A Blueprint for Recovery
The strategic investments in Ethiopia’s educational recovery have yielded clear and measurable results, demonstrating the profound efficacy of the whole-of-child model. Since 2020, ECW has channeled a total of US$88 million into programs targeting internally displaced and refugee children, with a particular emphasis on reaching girls and children with disabilities. This commitment has enabled the MYRP to successfully benefit over 34,000 children, including 16,400 girls, at a remarkably efficient cost of approximately US$65 per child. The success of this model has prompted further investment, including a recent catalyst grant of US$24 million aimed at scaling up the program’s impact. This new funding is designed to increase enrollment in non-formal education, enhance the quality of foundational learning, and smooth the transition for students moving from accelerated programs into the formal school system, solidifying a sustainable pathway to education.
The remarkable success of the MYRP provided a tangible blueprint for restoring education in complex crisis zones, proving that an integrated approach addressing hunger, poverty, and safety created an environment where children could not only return to school but truly thrive.

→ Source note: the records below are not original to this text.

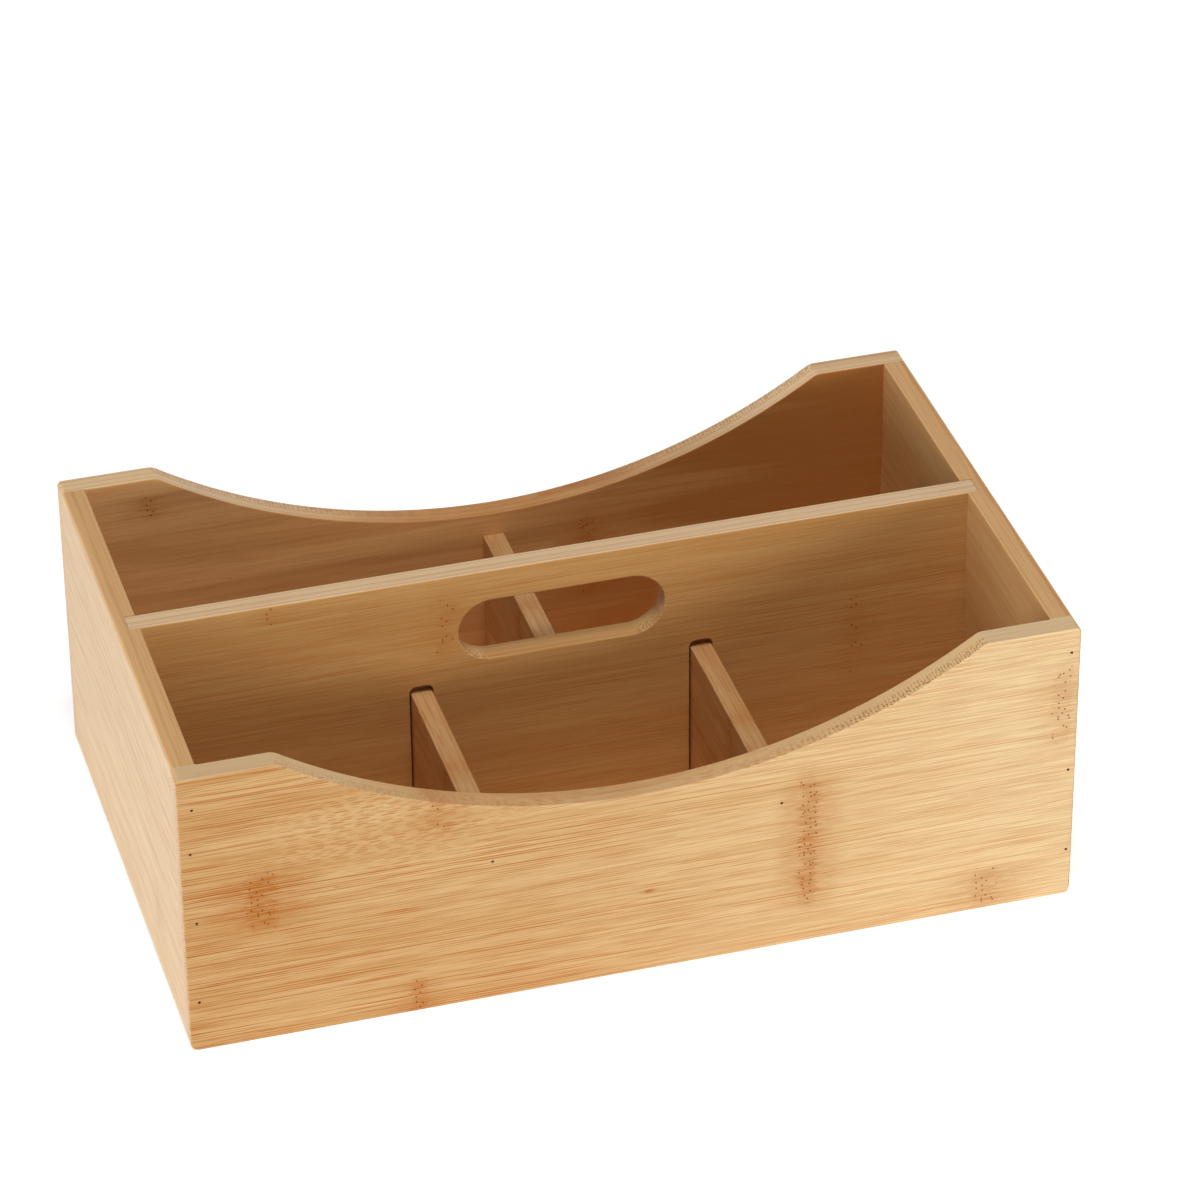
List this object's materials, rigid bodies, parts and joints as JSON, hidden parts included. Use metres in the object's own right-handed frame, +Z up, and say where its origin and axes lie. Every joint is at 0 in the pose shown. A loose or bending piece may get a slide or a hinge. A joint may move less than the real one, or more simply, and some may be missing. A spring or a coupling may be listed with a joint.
{
  "type": "bamboo compartment organizer",
  "caption": "Open bamboo tote with scooped front and rear panels, a centre divider with a rounded handle slot, and lower partitions that split it into compartments.",
  "frame": {"origin": "middle of the footprint, on the surface that the organizer stands on", "axes": "+X along the long side towards the right end panel, +Y from the front panel to the rear panel, +Z up"},
  "size_m": [0.32, 0.197, 0.113],
  "materials": {
    "bamboo_face": "satin lacquer over honey bamboo with fine fibres along the board",
    "bamboo_side": "satin lacquer over paler pinkish bamboo with fine fibres along the board",
    "bamboo_inner": "satin lacquer over honey bamboo, laminated edges showing as thin darker lines",
    "nail_steel": "dull dark brad heads, set just below the surface"
  },
  "bodies": {
    "root": {"front_panel": "bamboo_face", "rear_panel": "bamboo_face", "left_end_panel": "bamboo_side", "right_end_panel": "bamboo_side", "base_board": "bamboo_inner", "centre_divider": "bamboo_inner", "front_left_partition": "bamboo_inner", "front_right_partition": "bamboo_inner", "rear_partition": "bamboo_inner", "front_left_nail_1": "nail_steel", "front_left_nail_2": "nail_steel", "front_left_nail_3": "nail_steel", "front_left_nail_4": "nail_steel", "front_right_nail_1": "nail_steel", "front_right_nail_2": "nail_steel", "front_right_nail_3": "nail_steel", "rear_left_nail_1": "nail_steel", "rear_left_nail_2": "nail_steel", "rear_left_nail_3": "nail_steel", "rear_right_nail_1": "nail_steel", "rear_right_nail_2": "nail_steel", "rear_right_nail_3": "nail_steel", "front_left_partition_nail": "nail_steel", "front_right_partition_nail": "nail_steel", "rear_partition_nail": "nail_steel"}
  },
  "joints": []
}
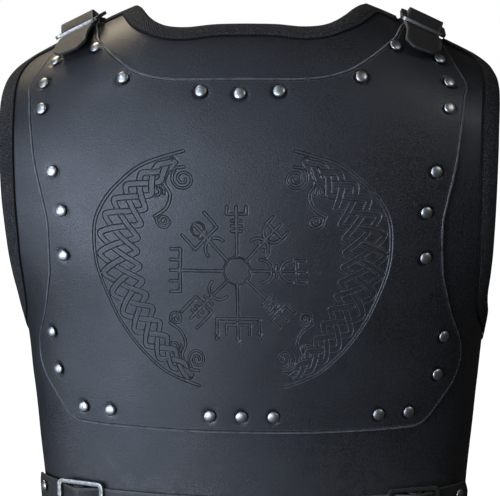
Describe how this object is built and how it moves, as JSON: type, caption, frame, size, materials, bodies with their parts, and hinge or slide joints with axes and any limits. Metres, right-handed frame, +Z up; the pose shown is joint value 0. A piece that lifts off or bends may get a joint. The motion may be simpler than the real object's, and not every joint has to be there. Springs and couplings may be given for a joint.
{
  "type": "leather breastplate",
  "caption": "Formed leather torso plate with a riveted chest overlay, tape-bound neck and armholes, buckled shoulder straps and a buckled waist belt.",
  "frame": {"origin": "the point between the wearer's shoulders, at the height of the shoulder line, from which the worn plate hangs", "axes": "+Z up, -Y out of the chest, +X to the right as the front is looked at"},
  "size_m": [0.4296, 0.2238, 0.4921],
  "materials": {
    "black_leather": "semi-gloss, fine grain",
    "strap_leather": "satin",
    "woven_tape": "matte twill",
    "nickel_rivets": "polished nickel",
    "buckle_steel": "worn, dark"
  },
  "bodies": {
    "root": {"armhole_binding_left": "woven_tape", "armhole_binding_right": "woven_tape", "body_panel": "black_leather", "chest_panel": "black_leather", "chest_rivet_01_left": "nickel_rivets", "chest_rivet_01_right": "nickel_rivets", "chest_rivet_02_left": "nickel_rivets", "chest_rivet_02_right": "nickel_rivets", "chest_rivet_03_left": "nickel_rivets", "chest_rivet_03_right": "nickel_rivets", "chest_rivet_04_left": "nickel_rivets", "chest_rivet_04_right": "nickel_rivets", "chest_rivet_05_left": "nickel_rivets", "chest_rivet_05_right": "nickel_rivets", "chest_rivet_06_left": "nickel_rivets", "chest_rivet_06_right": "nickel_rivets", "chest_rivet_07_left": "nickel_rivets", "chest_rivet_07_right": "nickel_rivets", "chest_rivet_08_left": "nickel_rivets", "chest_rivet_08_right": "nickel_rivets", "chest_rivet_09_left": "nickel_rivets", "chest_rivet_09_right": "nickel_rivets", "chest_rivet_10_left": "nickel_rivets", "chest_rivet_10_right": "nickel_rivets", "chest_rivet_11_left": "nickel_rivets", "chest_rivet_11_right": "nickel_rivets", "chest_rivet_12_left": "nickel_rivets", "chest_rivet_12_right": "nickel_rivets", "chest_rivet_13_left": "nickel_rivets", "chest_rivet_13_right": "nickel_rivets", "chest_rivet_14": "nickel_rivets", "chest_rivet_15_left": "nickel_rivets", "chest_rivet_15_right": "nickel_rivets", "chest_rivet_16": "nickel_rivets", "neck_binding": "woven_tape", "shoulder_buckle_left": "buckle_steel", "shoulder_buckle_right": "buckle_steel", "shoulder_prong_left": "buckle_steel", "shoulder_prong_right": "buckle_steel", "shoulder_strap_left": "strap_leather", "shoulder_strap_right": "strap_leather", "waist_buckle_left": "buckle_steel", "waist_buckle_right": "buckle_steel", "waist_prong_left": "buckle_steel", "waist_prong_right": "buckle_steel", "waist_rivet_lower_left": "nickel_rivets", "waist_rivet_lower_right": "nickel_rivets", "waist_rivet_upper_left": "nickel_rivets", "waist_rivet_upper_right": "nickel_rivets", "waist_strap": "strap_leather", "waist_tab_left": "strap_leather", "waist_tab_right": "strap_leather"}
  },
  "joints": []
}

However, this hard-won progress was put in jeopardy by a severe and persistent funding shortfall. The 2024 Humanitarian Response Plan identified an urgent need for US$101 million for the education sector, but less than half of this critical amount was ever secured. This gap translated directly into a lack of essential resources for teacher training, infrastructure repair, and inclusive learning programs. The story of Aschila was a powerful reminder that behind the staggering statistics were individual children whose dreams and potential were reclaimed through this program. The failure to fully fund such proven interventions threatened to undo the vital work that had been accomplished, risking the future of millions who had just begun to rebuild their lives.